### Given exercise
Identify each line below containing the string "axes" and copy it.

______

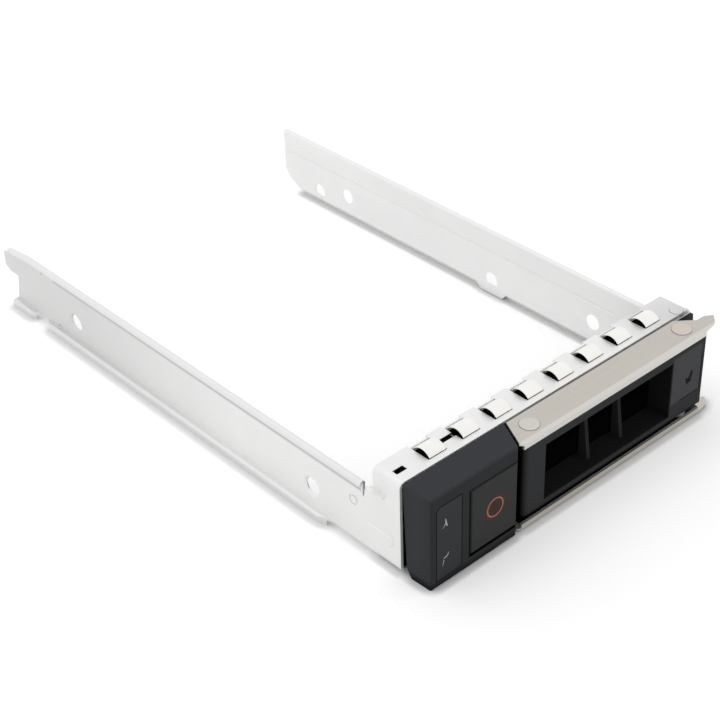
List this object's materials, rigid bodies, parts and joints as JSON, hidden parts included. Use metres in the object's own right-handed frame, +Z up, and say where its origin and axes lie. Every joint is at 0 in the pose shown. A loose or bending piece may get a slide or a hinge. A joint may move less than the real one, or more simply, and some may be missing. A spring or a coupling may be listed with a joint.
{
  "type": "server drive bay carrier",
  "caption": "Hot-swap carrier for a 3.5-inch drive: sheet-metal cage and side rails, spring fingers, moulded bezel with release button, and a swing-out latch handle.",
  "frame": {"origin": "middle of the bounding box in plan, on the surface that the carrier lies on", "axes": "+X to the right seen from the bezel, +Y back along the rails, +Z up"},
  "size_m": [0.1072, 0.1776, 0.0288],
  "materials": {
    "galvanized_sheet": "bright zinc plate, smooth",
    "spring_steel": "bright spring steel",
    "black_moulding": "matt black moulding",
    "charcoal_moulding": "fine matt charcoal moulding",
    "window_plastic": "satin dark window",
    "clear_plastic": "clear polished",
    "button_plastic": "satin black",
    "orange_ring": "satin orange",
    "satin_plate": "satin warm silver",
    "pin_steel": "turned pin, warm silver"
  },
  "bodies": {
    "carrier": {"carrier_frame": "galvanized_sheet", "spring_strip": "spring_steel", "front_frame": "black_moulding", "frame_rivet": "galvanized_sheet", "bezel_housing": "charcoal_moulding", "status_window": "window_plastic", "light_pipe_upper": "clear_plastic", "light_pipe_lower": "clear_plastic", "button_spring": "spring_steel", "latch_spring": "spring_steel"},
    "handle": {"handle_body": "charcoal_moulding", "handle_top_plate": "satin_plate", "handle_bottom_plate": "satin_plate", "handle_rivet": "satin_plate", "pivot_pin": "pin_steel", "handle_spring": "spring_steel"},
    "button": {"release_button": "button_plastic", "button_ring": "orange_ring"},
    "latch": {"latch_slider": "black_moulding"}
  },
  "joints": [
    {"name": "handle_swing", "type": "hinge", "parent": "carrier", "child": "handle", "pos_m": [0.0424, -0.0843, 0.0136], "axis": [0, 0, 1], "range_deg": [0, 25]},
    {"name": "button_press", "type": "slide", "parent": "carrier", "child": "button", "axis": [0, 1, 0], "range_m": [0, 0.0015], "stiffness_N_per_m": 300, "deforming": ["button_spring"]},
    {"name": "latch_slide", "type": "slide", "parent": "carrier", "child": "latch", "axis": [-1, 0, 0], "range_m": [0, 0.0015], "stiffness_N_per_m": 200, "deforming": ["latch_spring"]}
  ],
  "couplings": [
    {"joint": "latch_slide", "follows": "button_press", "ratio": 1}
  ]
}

______

### The completed task
List this object's materials, rigid bodies, parts and joints as JSON, hidden parts included. Use metres in the object's own right-handed frame, +Z up, and say where its origin and axes lie. Every joint is at 0 in the pose shown. A loose or bending piece may get a slide or a hinge. A joint may move less than the real one, or more simply, and some may be missing. A spring or a coupling may be listed with a joint.
  "frame": {"origin": "middle of the bounding box in plan, on the surface that the carrier lies on", "axes": "+X to the right seen from the bezel, +Y back along the rails, +Z up"},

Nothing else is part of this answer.